Definition
A device that converts heat energy into mechanical energy by causing a working fluid (typically a gas) to expand against a moving part. In aviation, both reciprocating piston engines and gas turbine engines are heat engines: fuel is burned to heat air, the heated air expands, and that expansion is harnessed to produce useful work — turning a crankshaft or spinning a turbine.
Plain English
A machine that turns heat into motion. It burns fuel to make hot, expanding gas, and uses the push of that expanding gas to drive moving parts.
Context Anchor
Seen in aircraft powerplant theory when describing how piston engines and turbine engines turn fuel energy into usable power.
Derivation
From the simple idea that heat is the input and mechanical work is the output.
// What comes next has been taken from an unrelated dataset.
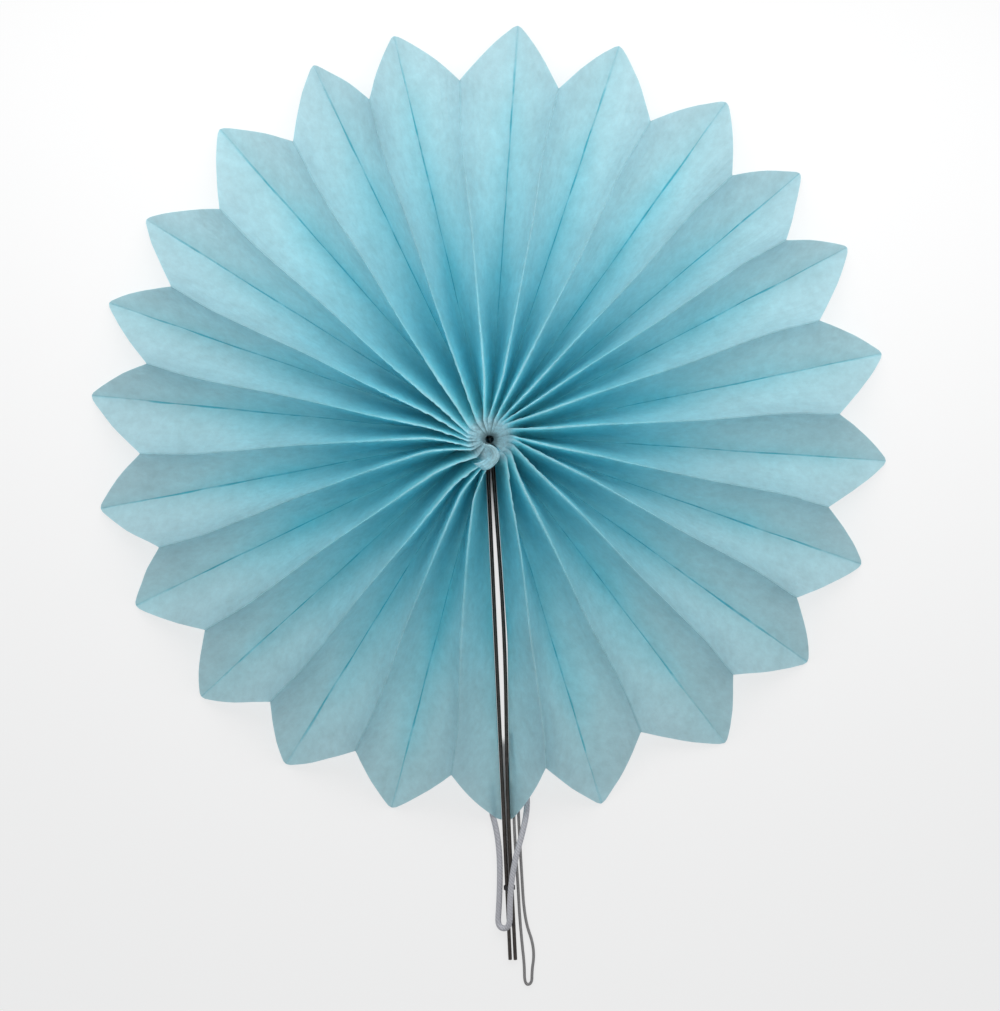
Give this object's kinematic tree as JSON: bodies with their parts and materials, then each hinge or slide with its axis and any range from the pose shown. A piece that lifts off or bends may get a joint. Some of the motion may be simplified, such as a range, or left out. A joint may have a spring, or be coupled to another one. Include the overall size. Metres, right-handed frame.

The term dates from the steam era, when engineers first formalized that heat could be made to do work. Knowing this helps because it frames every aircraft engine the same way: fuel and air go in, heat is produced, and that heat is the actual thing being converted into thrust or shaft power.
Why Pilots Care
Understanding that an engine is a heat engine explains why power output drops on hot days, at high altitudes, and with reduced air density — less air mass means less heat can be released and converted into work.
Grounding Statement
Fuel burns, gases get hot and expand, and the engine captures some of that energy to produce power.
Intuition Check
A heat engine is not simply an engine that gets hot. Here, heat is the energy source being converted into useful power.
Example Sentence 1
Both the piston engine in a Cessna 172 and the turbine engine in a King Air are heat engines, even though they look and sound very different.
Example Sentence 2
Understanding heat engine efficiency helps predict how an engine will perform on a hot day.